Fã de Gabriel Batistuta, segundo maior artilheiro da história da seleção argentina, superado somente por Lionel Messi, Vegetti guarda admiração por um brasileiro: Ronaldo Fenômeno. Do país, contudo, conhecia pouco e só havia feito uma visita cinco anos antes da vinda, de férias.

“Fiquei maravilhado com a liga e com tudo aqui. Eu, que vinha jogando no futebol argentino, notei muita diferença. Hoje acho que o Brasil está entre as ligas mais fortes do mundo pelo futebol e questões salariais. Me sinto um privilegiado por estar inserido nisso.”

Com Coutinho, parceiro a quem chama de craque - Leandro Amorim/Vasco
Com Coutinho, parceiro a quem chama de craque – Leandro Amorim/Vasco

Cobiçado na última janela de transferências, o Pirata avisou ao empresário que nem sequer o informasse de propostas. Ele teve o nome ligado ao River Plate, Boca Juniors, além do mercado saudita, mas planeja se aposentar no clube que aprendeu a amar.

“A gente não pode prometer algo sem saber o que vai acontecer. Tenho mais um ano de contrato (até dezembro de 2025), mas o presidente já falou comigo e com o meu empresário e eu disse: ‘Estou muito feliz aqui, se quiser que fique, só depende de você’. E, se depender de mim, fico até aposentar. Muita coisa pode acontecer, mas fui muito claro. Estou muito feliz, acho que o melhor ano do Vasco está por vir. O clube precisa voltar a ser o que foi e eu quero ser protagonista, parte disso”, conta.

O sonho agora é recolocar o clube na rota dos grandes títulos (o último deles foi o Campeonato Carioca de 2016). A Copa do Brasil parece difícil, porém possível para quem já chegou até a semifinal eliminando Fortaleza e Athletico-PR nos pênaltis.

Neste ano, Vegetti atuou os 90 minutos do clássico com o Flamengo, pelo Brasileiro, com febre e ao menos quatro partidas do Carioca com uma fissura na costela. Artilheiro da competição com seis gols, ele parece imparável no plano de devolver ao Vasco o sonhado protagonismo depois de anos de dor. Um argentino da gema.

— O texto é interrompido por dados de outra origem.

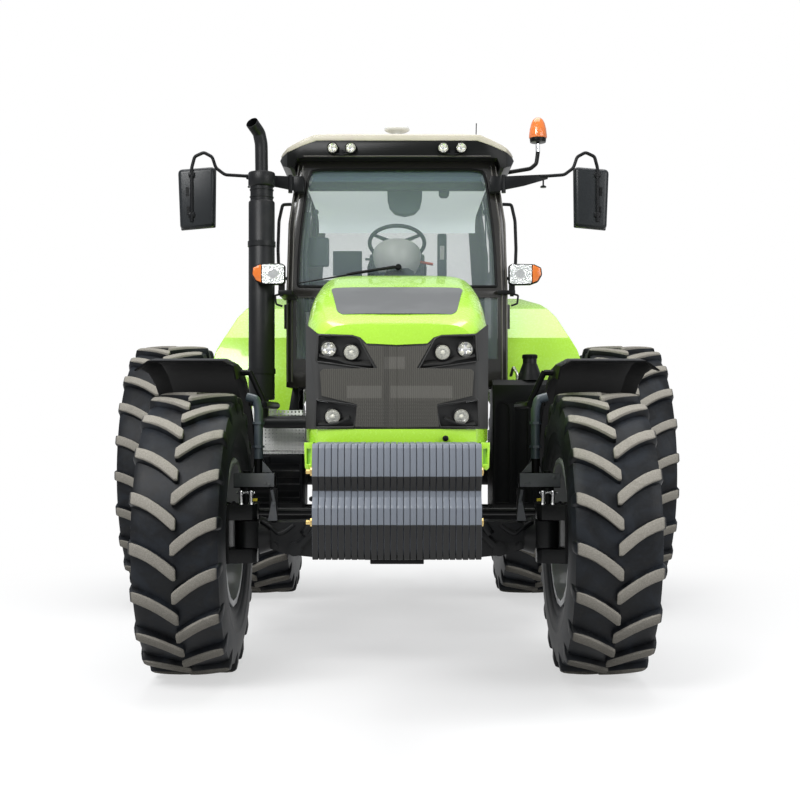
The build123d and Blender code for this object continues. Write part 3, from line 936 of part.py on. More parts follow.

RACISMO E VIOLÊNCIA POLICIAL

“É um tema sensível, que faz muitas pessoas sofrerem. Na Argentina não se lida como no Brasil. Uma notícia sobre racismo lá é passada por cima, não é tão abordada e debatida. Muitos brasileiros quando vão à Argentina sofrem com isso, mas também acontece de muitos torcedores argentinos virem ao Brasil e serem maltratados pela polícia, isso não ocorre tanto lá. Tudo isso precisa acabar porque somos iguais. Deus não distingue raça, cor… nada. Acho que estamos melhorando, mas ainda é um caminho difícil.”

BRASIL X ARGENTINA

“É muito mais comum ver brasileiros torcerem por River ou Boca do que argentinos torcerem para um time brasileiro. Vou falar a verdade: eu mesmo não tinha carinho pelo Brasil, mas agora tenho muito. Creio que a seleção brasileira esteja vivendo o que a Argentina viveu tempos atrás, uma falta de conexão com a torcida. Me surpreendo quando pergunto aos companheiros de Vasco quando é o jogo do Brasil e ninguém sabe. Eu sei com quem a Argentina joga, data, hora e lugar. O Brasil tem que trabalhar para voltar a ser o que era e se reconectar com a torcida.”

BASTA DE FALSO 9

“Digo que Guardiola começou a utilizar Messi de falso 9 e confundiu muitas pessoas. A partir dele, todos querem jogar com um falso 9. Mas existe um falso goleiro? Não é bem assim. Messi é um só, Guardiola é um só. E o Barcelona de Messi e Guardiola foi um só. Agora o Manchester City de Guardiola joga com um centroavante nato (Erling Haaland), com características de 9. Não se pode esquecer de uma função assim. Podem gostar mais ou menos, mas cada um tem sua função”

BLAS E SALA

“A morte do Emiliano Sala (ex-atacante do Nantes, vítima fatal de um acidente aéreo em 2019 no Canal da Mancha) mexeu muito comigo. É um cara de um povo pequeno e próximo ao meu, impossível não me colocar no lugar dele. Destruiu uma família, um povo, então busco entender os motivos para isso. Quem errou? Porque até hoje não acredito. Não me parece normal. E o caso de Valentino Blas (torcedor do Belgrano assassinado por policiais em 2020) é o que chamamos de gatillo facil (expressão usada para o abuso de poder pelas autoridades), há muitos casos como o dele. Ele me amava, amava o Belgrano. E só conheci sua história e sua mãe depois que tudo aconteceu. São coisas que precisamos tomar posição porque temos uma exposição e facilidade para falar. Quando posso tomar posição, tomo. Eu falo que a gente deveria fazer mais”.